教育訓練、キャリアアップ制度に関して派遣元企業がおこなうべきこと

派遣元企業が、教育訓練、キャリアアップ制度に関しておこなうべきことをあげています。

教育訓練の措置や、就業の機会を確保する努力をおこなう

派遣元の事業主は、教育訓練などの措置をおこなわなければなりません。

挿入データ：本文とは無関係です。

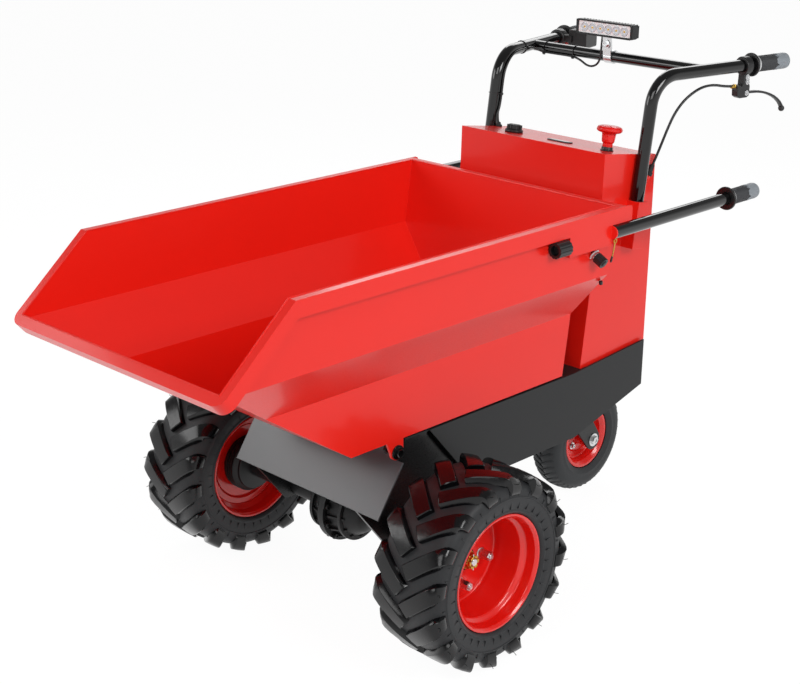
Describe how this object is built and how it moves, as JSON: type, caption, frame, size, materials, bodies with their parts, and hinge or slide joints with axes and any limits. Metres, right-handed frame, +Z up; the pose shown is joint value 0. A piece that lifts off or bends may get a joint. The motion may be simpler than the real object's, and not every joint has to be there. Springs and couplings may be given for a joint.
{
  "type": "electric walk-behind mini dumper",
  "caption": "Walk-behind electric dumper: open scoop hopper that tips forward, lugged drive wheels, swivel caster, control cabinet and handlebars.",
  "frame": {"origin": "on the ground, centred under the machine's overall box", "axes": "-Y is forward, the open mouth of the hopper; +Y is towards the operator; +X is the machine's left; +Z is up"},
  "size_m": [0.886, 1.6926, 1.1335],
  "materials": {
    "red_paint": "gloss powder coat",
    "rim_red": "gloss",
    "dark_grey": "satin powder coat",
    "frame_black": "satin",
    "cast_black": "painted",
    "gloss_black": "gloss",
    "zinc": "zinc plated",
    "hub_steel": "machined",
    "rubber": "matt",
    "grip_rubber": "matt",
    "cable_black": "smooth",
    "black_plastic": "fine grain",
    "red_plastic": "gloss",
    "lamp_black": "black anodised",
    "lens": "clear",
    "display": "dark gloss",
    "tyre": "moulded"
  },
  "bodies": {
    "chassis": {"chassis_frame": "dark_grey", "front_guard": "dark_grey", "axle_carrier": "frame_black", "rest_pads": "rubber", "pivot_bracket_left": "frame_black", "pivot_bracket_right": "frame_black", "tip_pin_left": "frame_black", "tip_pin_right": "frame_black", "transaxle": "cast_black", "drive_motor": "cast_black", "cabinet_shell": "red_paint", "cabinet_door": "red_paint", "handlebar_frame": "gloss_black", "bar_grip_left": "grip_rubber", "bar_grip_right": "grip_rubber", "brake_perch": "black_plastic", "brake_lever": "black_plastic", "brake_cable": "cable_black", "throttle": "black_plastic", "lamp_housing": "lamp_black", "lamp_lens": "lens", "lamp_bracket": "zinc", "lamp_wire": "cable_black", "stop_knob": "red_plastic", "key_cap": "black_plastic", "gauge": "display", "caster_plate": "frame_black"},
    "hopper": {"hopper_shell": "red_paint", "tip_handle_left": "gloss_black", "tip_handle_right": "gloss_black", "tip_grip_left": "grip_rubber", "tip_grip_right": "grip_rubber", "latch_knob": "black_plastic", "latch_plunger": "black_plastic"},
    "wheel_left": {"tyre_left": "tyre", "rim_left": "rim_red", "hub_left": "hub_steel"},
    "wheel_right": {"tyre_right": "tyre", "rim_right": "rim_red", "hub_right": "hub_steel"},
    "caster_swivel": {"caster_fork": "frame_black", "caster_axle": "zinc"},
    "caster_wheel": {"caster_rim": "rim_red", "caster_tyre": "tyre"}
  },
  "joints": [
    {"name": "hopper_tip", "type": "hinge", "parent": "chassis", "child": "hopper", "pos_m": [0, -0.329, 0.41], "axis": [1, 0, 0], "range_deg": [0, 65]},
    {"name": "wheel_left_roll", "type": "hinge", "parent": "chassis", "child": "wheel_left", "pos_m": [0.358, -0.265, 0.203], "axis": [1, 0, 0], "continuous": true},
    {"name": "wheel_right_roll", "type": "hinge", "parent": "chassis", "child": "wheel_right", "pos_m": [-0.358, -0.265, 0.203], "axis": [1, 0, 0], "continuous": true},
    {"name": "caster_turn", "type": "hinge", "parent": "chassis", "child": "caster_swivel", "pos_m": [0, 0.421, 0.137], "axis": [0, 0, 1], "continuous": true},
    {"name": "caster_roll", "type": "hinge", "parent": "caster_swivel", "child": "caster_wheel", "pos_m": [0, 0.517, 0.137], "axis": [1, 0, 0], "continuous": true}
  ]
}
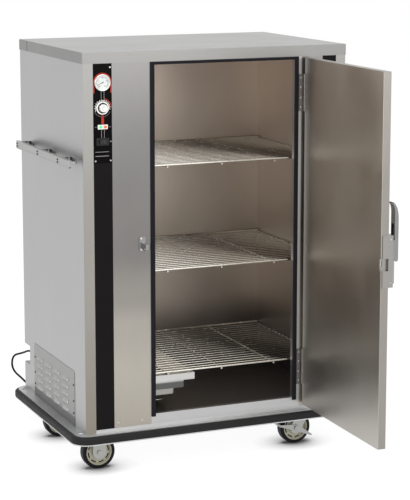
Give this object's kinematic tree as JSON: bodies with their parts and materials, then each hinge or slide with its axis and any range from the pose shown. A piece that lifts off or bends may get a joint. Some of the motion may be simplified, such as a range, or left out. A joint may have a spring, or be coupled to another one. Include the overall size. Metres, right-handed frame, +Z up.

そして、就業の機会と密に関係する教育訓練の場を確保するような努力義務があります。

教育訓練計画

派遣元の事業主は、派遣労働者に教育訓練をおこなうに当たり、厚生労働大臣が定める基準に規定する教育訓練計画に基づいておこなわなければなりません。

周知努力義務

派遣元の事業主は、派遣労働者として雇う労働者には、労働契約締結時までに教育訓練計画を知ってもらうことに努めなければなりません。

受講配慮義務

派遣元の事業主は、派遣労働者として雇う労働者には、教育訓練計画に基づく教育訓練を受けられるように配慮しなければなりません。

自主的教育訓練

派遣元の事業主は、義務化されている段階的かつ体系的な教育訓練に、さらに加えた教育訓練を自主的におこない、その訓練にともなうい負担する派遣労働者の費用を実費程度とすることで、講義を受けやすくすることが望ましいです。

書類保存努力義務

派遣元の事業主は、これらの派遣労働者にかかる教育訓練を開催した日程、およびその内容等を記した書類を保存するように努めなければなりません。

教育訓練等の関して派遣先企業がおこなうべきこと

教育訓練等に関して、派遣先企業がおこなうべきことをあげます。

派遣の先労働者と派遣労働者との均衡

派遣先の企業は、その企業が指揮命令をおこなう派遣労働者に関して、派遣元の事業主からの要求に応じ、その派遣労働者がおこなう業務と同じ種類の業務をおこなう労働者が従事する業務をおこなうのに必要な能力を身に付けるための教育訓練については、派遣労働者に対して、これをおこなうような配慮をおこなわなければなりません。

派遣元の事業主との協議、協力等の努力義務

派遣先の企業は、上記のほかに派遣先が教育訓練をおこなうにあたって、派遣元の事業主から要求があった場合は、派遣元の事業主と協議などをおこない、派遣労働者がこの教育訓練を出来る限り受けられるよう協力し、必要に応じたその教育訓練に伴う便宜をはかるように努力しなければなりません。

まとめ

今回は、派遣にともなうキャリアアップ制度について書いてみました。派遣労働者は正社員とは異なり、キャリアアップなどをおこなうための研修技術などノウハウを向上させるノウハウは、あまりありません。しかし法改正にともない安価ないしは無償でキャリアアップのための勉強会などが開催されるようになりました。これを機会に積極的にキャリアアップのための勉強会を受講したり、給料アップがおこなえるように努力してみましょう。